As I have mentioned before, we have a proud history of entrepreneurial distillers of brandy and rye whisky. Nowadays, we tend to branch into other types of business. Which is a shame. I have yet to find a Mennonite-owned and operated cocktail bar. That does, however, mean that if you work at a bar, tavern or dance hall, the risk that your co-workers are Mennonite is fairly low.
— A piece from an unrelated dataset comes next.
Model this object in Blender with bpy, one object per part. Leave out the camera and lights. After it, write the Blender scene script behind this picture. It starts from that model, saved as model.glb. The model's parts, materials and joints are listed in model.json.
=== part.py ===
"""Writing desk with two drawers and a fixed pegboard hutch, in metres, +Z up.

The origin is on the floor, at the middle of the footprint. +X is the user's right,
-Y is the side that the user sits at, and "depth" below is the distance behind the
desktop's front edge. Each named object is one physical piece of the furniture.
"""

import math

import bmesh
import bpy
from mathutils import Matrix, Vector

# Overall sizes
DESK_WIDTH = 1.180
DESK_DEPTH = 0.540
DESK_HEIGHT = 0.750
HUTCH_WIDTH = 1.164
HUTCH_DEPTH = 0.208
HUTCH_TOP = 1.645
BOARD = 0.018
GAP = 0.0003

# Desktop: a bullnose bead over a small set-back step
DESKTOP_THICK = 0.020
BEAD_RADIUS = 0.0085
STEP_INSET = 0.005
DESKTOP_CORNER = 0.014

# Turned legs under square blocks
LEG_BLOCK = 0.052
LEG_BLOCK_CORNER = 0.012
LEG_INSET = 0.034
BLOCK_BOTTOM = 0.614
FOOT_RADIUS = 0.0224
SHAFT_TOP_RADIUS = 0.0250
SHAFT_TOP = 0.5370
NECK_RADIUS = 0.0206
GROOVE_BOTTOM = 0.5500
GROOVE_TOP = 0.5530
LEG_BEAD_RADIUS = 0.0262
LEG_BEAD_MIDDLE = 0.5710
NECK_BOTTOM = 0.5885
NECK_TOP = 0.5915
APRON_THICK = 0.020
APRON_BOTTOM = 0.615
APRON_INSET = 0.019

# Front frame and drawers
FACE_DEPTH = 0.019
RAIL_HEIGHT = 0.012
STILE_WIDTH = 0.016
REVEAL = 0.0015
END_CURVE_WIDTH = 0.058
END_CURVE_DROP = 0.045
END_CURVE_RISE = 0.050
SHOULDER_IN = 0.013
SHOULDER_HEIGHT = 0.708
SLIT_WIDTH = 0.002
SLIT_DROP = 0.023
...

Unless we’re just working there to pay our way through a PhD program after being laid off from our job in the Church, and having failed a social work program. You can never be sure. Unless you hear us humming bits of the Messiah while on break. Sometimes we give ourselves away.
The Mennopreneur
Here’s a drink to sip while you work through the steps of investigating the menno-cred of your co-workers. The cocktail is pretty much a rip-off of the Billionaire and I thought of just going with that but, even though some Mennonites are pretty well-off, I though billionaire was a bit of a stretch. So I added just a bit of rhubarb and subbed a more frugal pernod for the absinthe of the original.
- 2 0z bourbon
- 1 0z fresh lemon juice
- 1/2 oz rhubarb simple syrup
- 1/4 oz pernod
- 1/2 oz grenadine
You could garnish this with a lemon wheel or a maraschino cherry if you like. I used the Classifieds from the Canadian Mennonite but they’re not really as tasty.